Here is how the “add a home” feature will work:
- One home per account: each Netflix account will include one home
- Buy additional homes: to use your Netflix account in additional homes you will need to pay
- Travel included: you can watch while outside the home on your tablet, laptop or mobile
- New manage homes feature: you can control where your account is being used and remove homes at any time
Will Netflix introduce ads?
The firm offered no additional information about how a cheaper ad-supported tier would work or how much it would cost.
Other streaming services allow ad-supported content, offering much cheaper subscription alternatives in exchange for the slight annoyance of having to sit through commercials.

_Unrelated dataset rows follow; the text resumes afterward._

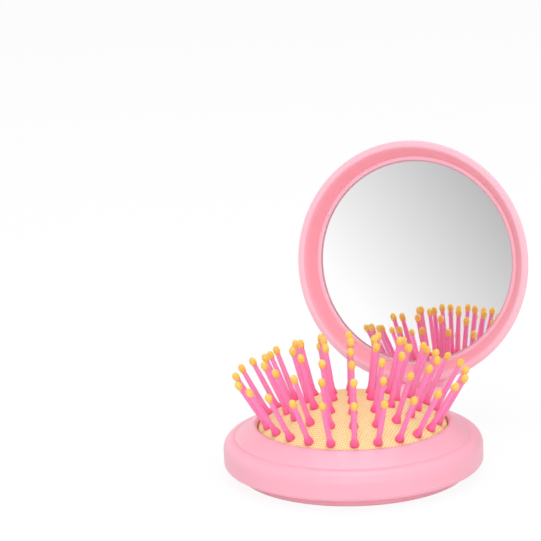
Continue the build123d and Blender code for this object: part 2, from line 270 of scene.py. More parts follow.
def paperSweep():
    # matt paper that glows a little where it is looked at, so that it is as white as the backdrop
    material, tree, shader = newMaterial("paperSweep")
    path = addNode(tree, "LightPath")
    paper = addNode(tree, "MixRGB", {
        "Fac": path.outputs["Is Camera Ray"], "Color1": linear(studio["floorBounce"]),
        "Color2": linear(studio["floorColour"])})
    setInputs(tree, shader, {"Base Color": paper, "Roughness": studio["floorRoughness"]})
    glow = addNode(tree, "Emission", {"Color": linear(studio["backdropColour"]), "Strength": 1.0})
    seen = addNode(tree, "Math", {
        0: path.outputs["Is Camera Ray"], 1: path.outputs["Is Glossy Ray"]}, operation="MAXIMUM")
    share = addNode(tree, "Math", {0: seen, 1: studio["floorGlow"]}, operation="MULTIPLY")
    mixed = addNode(tree, "MixShader", {0: share, 1: shader, 2: glow})
    output = next(node for node in tree.nodes if node.type == "OUTPUT_MATERIAL")
    setInputs(tree, output, {"Surface": mixed})
    return material


def addFloor():
    reach = studio["floorReach"]
    mesh = bmesh.new()
    corners = ((-1, -1), (1, -1), (1, 1), (-1, 1))
    mesh.faces.new([mesh.verts.new((x * reach, y * reach, 0)) for x, y in corners])
    data = bpy.data.meshes.new("studioFloor")
    mesh.to_mesh(data)
    mesh.free()
    floor = bpy.data.objects.new("studioFloor", data)
    bpy.context.scene.collection.objects.link(floor)
    data.materials.append(paperSweep())


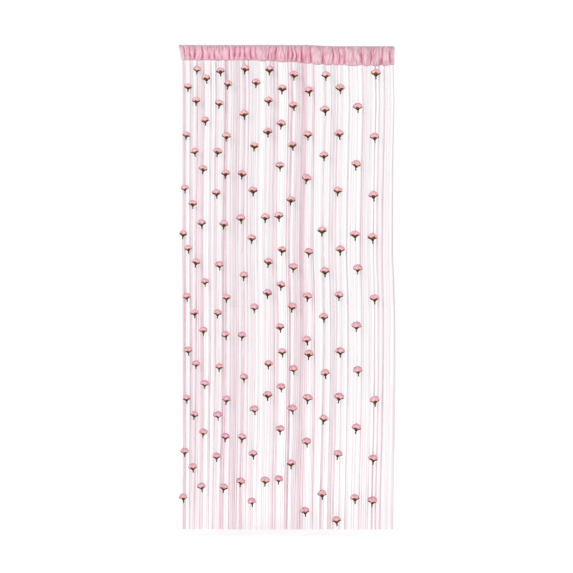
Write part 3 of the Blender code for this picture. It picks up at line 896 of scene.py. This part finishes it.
def sleeve_point(place, turn):
    """A point of the sleeve's cloth, and the painted shade of creases and small folds there, from 0 to 1.

    Turn runs from -1 at the front's foot, over the top at 0, to 1 at the back's foot.
    """
    fall = fall_at(turn)
    side = math.copysign(1.0, turn) if turn else 0.0
    top, foot = top_level(place), foot_level(place)
    near_seam = past(fall, 0.5)
    wobble = cloud(place / WOBBLE_LENGTH, 12.0, 2.4 * fall * side)
    wobbled = place + CREASE_WOBBLE * wobble * (1 - near_seam**2)
    drawn = gather_depth(wobbled)
    swell = PILLOW_SWELL * (1 - min(1.0, drawn / DEEPEST_CREASE))
    depth = sleeve_half_depth(fall)
    folds = small_folds(place + FOLD_SLANT * wobble, foot * fall * side)
    open_share = min(1.0, LEAST_FOLDS_OPEN + depth / SLEEVE_HALF_DEPTH)
    sink = drawn * mixed(CREASE_TOP_SHARE, CREASE_FOOT_SHARE, fall) + folds * open_share
    depth += (swell - sink) * (1 - near_seam**3) * min(1.0, depth / SLEEVE_HALF_DEPTH * RELIEF_GAIN)
    y = side * max(depth, HEM_HALF_THICKNESS) + seam_y(place) * near_seam
    wave = TOP_WAVE * (0.5 + 0.5 * cloud(place / TOP_WAVE_LENGTH, 31.0, 0.0))
    dip = drawn * TOP_DIP_SHARE + folds * FOLD_DIP_SHARE + wave
    z = mixed(top, foot, fall) - dip * (1 - fall) ** 2
    # Painted shade in the creases and small folds, eased off near the foot
    shade_in_folds = min(1.0, crease_shade(wobbled, fall) + SMALL_FOLD_SHADE * folds / DEEPEST_FOLDS)
    shade_in_folds *= mixed(1.0, FOOT_SHADE_LEFT, soft_step(past(fall, FOOT_SHADE_FROM)))
    return Vector((along(place) + crease_lean(place) * fall, y, z)), shade_in_folds


def make_heading(finish):
    """The gathered cloth, in one strip from the front's foot over the top to the back's."""
    rows = 2 * HEADING_ROWS_A_SIDE + 1
    points, values = [], {"fold": [], "edge": [], "bunched": []}
    for place in COLUMN_PLACES:
        for r in range(rows):
            turn = 2 * r / (rows - 1) - 1
            fall = fall_at(turn)
            point, shade_in_folds = sleeve_point(place, turn)
            points.append(point)
            # Painted shade of creases and small folds at this point
            values["fold"].append(shade_in_folds)
            # Painted shade along the top edge, fading downwards and patchy along it
            patchy = 1 + EDGE_PATCHES * cloud(place / EDGE_PATCH, 5.0 * fall, 17.0)
            near_edge = max(0.0, 1 - fall / EDGE_FALL) ** EDGE_SOFTNESS
            values["edge"].append(EDGE_SHADE * near_edge * patchy)
            values["bunched"].append(bunched(place))
    piece = add_piece("heading_cloth", points, grid_faces(HEADING_COLUMNS, rows), values)
    lay_uv(piece, rows)
    thicken(piece, CLOTH_THICKNESS, 1.0)
    piece.data.materials.append(finish)
    hand_over(piece, "heading_cloth", "heading")


def lay_uv(piece, rows):
    """A UV map in metres: along the heading, and round its sleeve."""
    layer = piece.data.uv_layers.new(name="cloth")
    wide = HEADING_CLOTH_FLAT[0] / (HEADING_COLUMNS - 1)
    tall = HEADING_CLOTH_FLAT[1] / (rows - 1)
    for loop in piece.data.loops:
        column, row = divmod(loop.vertex_index, rows)
        layer.data[loop.index].uv = (column * wide, row * tall)


def make_tape(finish):
    """The narrow tape inside the heading's foot that holds every string."""
    half, points = TAPE_THICKNESS / 2, []
    for place in COLUMN_PLACES:
        x, y, low = along(place) + crease_lean(place), seam_y(place), tape_level(place)
        top = low + TAPE_HEIGHT
        points += [Vector((x, y + dy, z)) for dy, z in ((-half, top), (-half, low), (half, low), (half, top))]
    values = {key: [value] * len(points) for key, value in TAPE_LOOKS.items()}
    piece = add_piece("heading_tape", points, tube_faces(HEADING_COLUMNS, 4), values)
    face_outwards(piece.data)
    piece.data.uv_layers.new(name="cloth")
    piece.data.materials.append(finish)
    hand_over(piece, "heading_cloth")


def make_stitches(tree, finish):
    """A row of stitches on the front of the heading, just above its foot."""
    path = []
    for c in range(HEADING_COLUMNS):
        place = mixed(STITCH_MARGIN, CURTAIN_WIDTH - STITCH_MARGIN, c / (HEADING_COLUMNS - 1))
        share = 1 - STITCH_ABOVE_HEM / -foot_level(place)
        turn = -math.acos(1 - share) / (math.pi / 2)
        path.append(sleeve_point(place, turn)[0] + Vector((0, -CLOTH_THICKNESS - STITCH_RADIUS / 2, 0)))
    piece = add_paths("heading_stitches", [path], {})
    values = {"Pitch": STITCH_PITCH, "Length": STITCH_LENGTH, "Radius": STITCH_RADIUS, "Thread": finish}
    run_tree(piece, tree, values)
    hand_over(piece, "heading_cloth")


# Strings


def drift(place, drop):
    """How far a plain string lies aside of its straight line at a drop. Strings far left drift least."""
    before, after, share, _ = between(DRIFTS, drop / MM)
    aside = mixed(before, after, soft_step(share)) * MM
    return aside * mixed(LEAST_DRIFT_SHARE, 1.0, min(1.0, 2 * share_across(place)))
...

Others are able to provide content to users entirely for free, being funded entirely by advertising revenue.
On this question, Hastings said: "Those who have followed Netflix know that I've been against the complexity of advertising, and a big fan of the simplicity of subscription. But, as much as I'm a fan of that, I'm a bigger fan of consumer choice."
He added that "it's pretty clear" that ad-supported services are working for rivals Disney and HBO.
How likely are the changes?
It will all depend on how the trial for the proposed changes goes.
Netflix’s first loss of subscribers has seen its shares plunge by more than 25% in extended trading - if that stock drop continues, shares could lose more than half of their value so far this year — wiping out about 150 billion dollars (£115 billion) in shareholder wealth in less than four months.
So the company will be keen to recoup its losses, though it must be careful how it does that.
In 2011, the streamer was stung by a customer backlash when it unveiled plans to begin charging for its then-nascent streaming service, which had previously been bundled for free with its traditional DVD-by-mail service before its international expansion.
The changes outlined above would likely be unwelcome by current subscribers.